Rabbi Harold Kushner offers a response in his book Who Needs God?: “[the message and meaning of communal worship is] to join in song and prayer with fellow worshippers [finding] God in the exhilarating experience of transcending our isolation, our individuality, and becoming part of a greater whole. When the service works we feel different about ourselves and the world..." [p 150]

The experience he describes of feeling “different about ourselves and our world” is the realization that “I am more than me.” I am part of this community of the moment, and also part of the community of the People Israel that transcends my “me” and even our “us.” The community is a "transcendent connecting,” not only of each with each other here and now, but a connecting with all Jews, past and future, who have and will identify themselves as Am Yisrael. Because I belong to this historical enterprise we call Judaism, my soul, my presence becomes part of the “collective”. I recognize that the dreams and hopes of generations past have become (can become) realized through me, and I believe that my desires for an infinite existence will be realized in generations yet unborn.
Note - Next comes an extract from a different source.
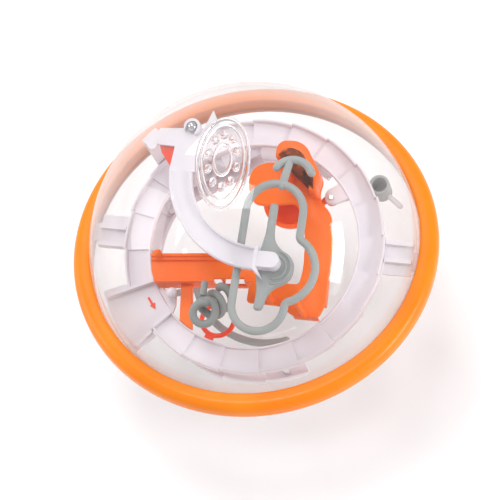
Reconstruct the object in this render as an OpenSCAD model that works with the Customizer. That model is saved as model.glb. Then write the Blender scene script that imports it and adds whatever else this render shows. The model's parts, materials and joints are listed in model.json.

We are certainly aware that the first reality of living is that there will be death. We know we are finite, that in the end— it is the end. Most of us, I believe, accept our finitude, reluctantly admitting that there are finite limits to our persons and the world we inhabit. And yet, we pursue the infinite. But because I am a Jew, I affirm that I am already connected to the past and future, in an unbroken chain of tradition that ties us all together. My actions, if I make them clear and strong, do echo beyond the limits of my life, touching other lives that touch more lives. I am connected in a matrix that reaches worldwide and through time, a matrix that stretches from what was into what will be: connecting my finite, limited being with the infinite presence of God and my people. In confronting my finite nature, there is neither paradox nor tension, there is only an infinite Presence that is as much a part of me as I am of it. Soteria, ultimate well-being, is the surety that in my finitude I have already touched the infinite.